● **What you will do**:
Quote only the lines from the top of the listing below down to and including the line with "to the outer side of the middle panel.".

=====

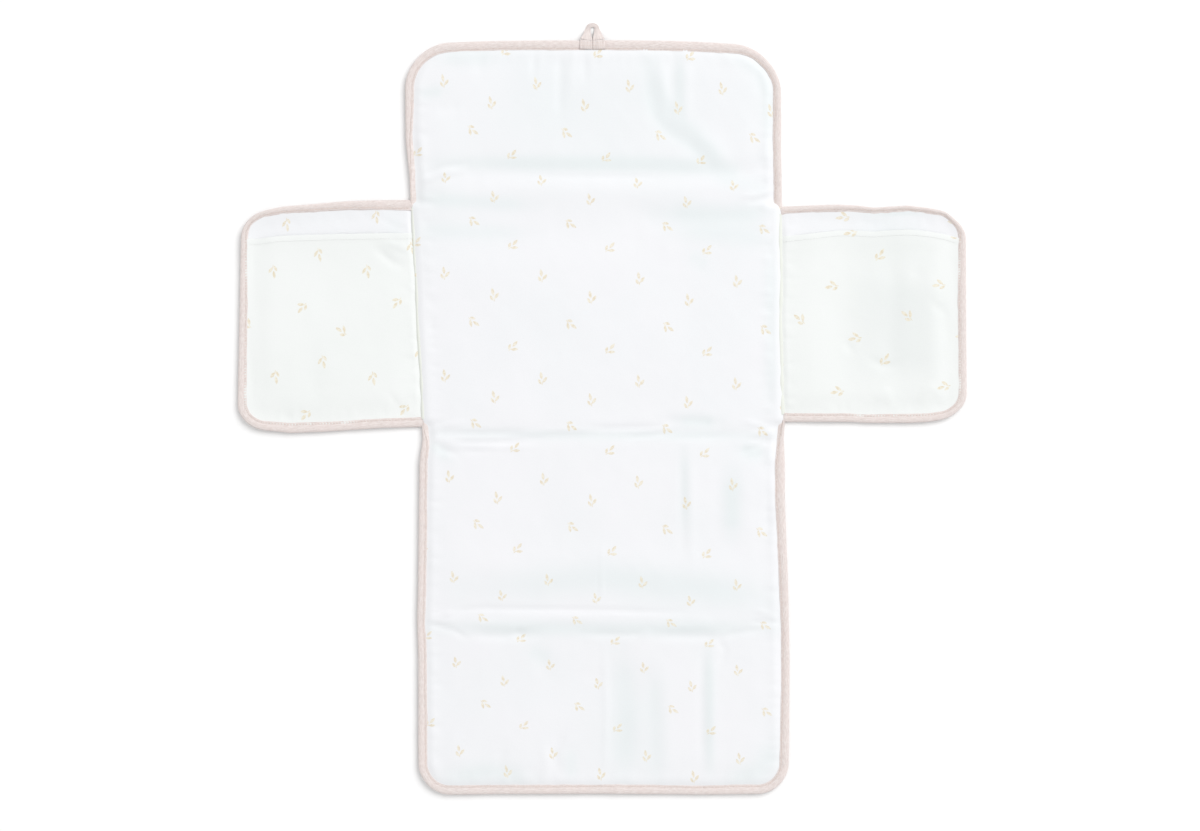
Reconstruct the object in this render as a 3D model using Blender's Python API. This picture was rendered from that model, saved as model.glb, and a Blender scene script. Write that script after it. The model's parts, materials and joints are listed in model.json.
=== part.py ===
"""Fold-up changing pad, lying open and flat with its printed inner side up.

A padded centre strip folds at three creases, and two padded wings with a pocket each are sewn to its
seat panel. Tape binds every free edge. A tape loop on the top flap closes over a button that is sewn
to the outer side of the middle panel.

Frame: +Z up, +Y towards the loop, X across the wings. The origin is on the floor, under the middle
of the open pad. Every piece of one rigid body hangs from an empty on that body's fold line.
"""

import math

import bmesh
import bpy
from mathutils import Vector

MM = 0.001

# Cloth and the gap kept between neighbouring layers
CLOTH = 0.4 * MM
LAYER_GAP = 0.3 * MM

# Padded thickness of the centre strip and of a wing with its pocket
PANEL_THICKNESS = 6.5 * MM
WING_THICKNESS = 8.4 * MM
WING_LINING_TOP = 3.0 * MM

# Fold lines lie just above the surface they fold onto, so a folded panel lands clear of it.
FOLD_Z = PANEL_THICKNESS + LAYER_GAP
WING_FOLD_Z = (PANEL_THICKNESS + WING_THICKNESS) / 2 + LAYER_GAP
STACK_GAP = 1.0 * MM
LOOP_ROOM = 2.0 * MM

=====

● **Response to this task**:
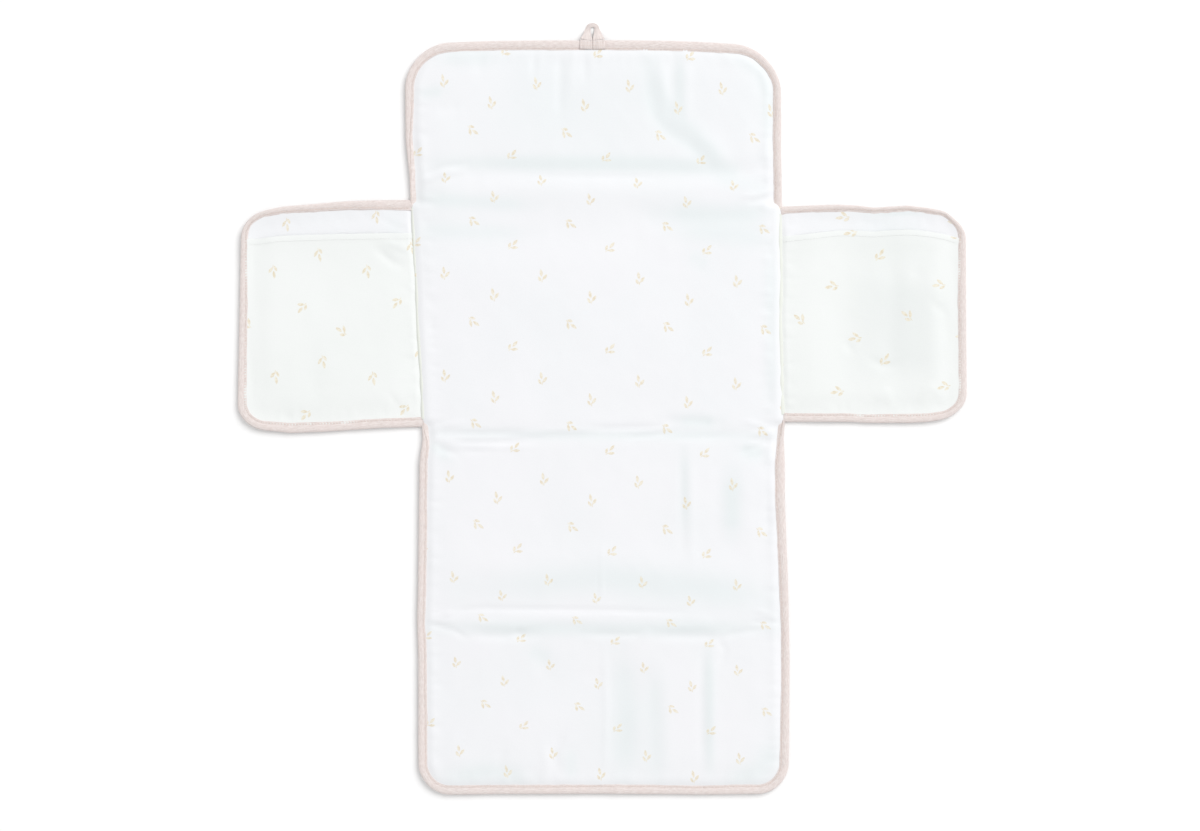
Reconstruct the object in this render as a 3D model using Blender's Python API. This picture was rendered from that model, saved as model.glb, and a Blender scene script. Write that script after it. The model's parts, materials and joints are listed in model.json.
=== part.py ===
"""Fold-up changing pad, lying open and flat with its printed inner side up.

A padded centre strip folds at three creases, and two padded wings with a pocket each are sewn to its
seat panel. Tape binds every free edge. A tape loop on the top flap closes over a button that is sewn
to the outer side of the middle panel.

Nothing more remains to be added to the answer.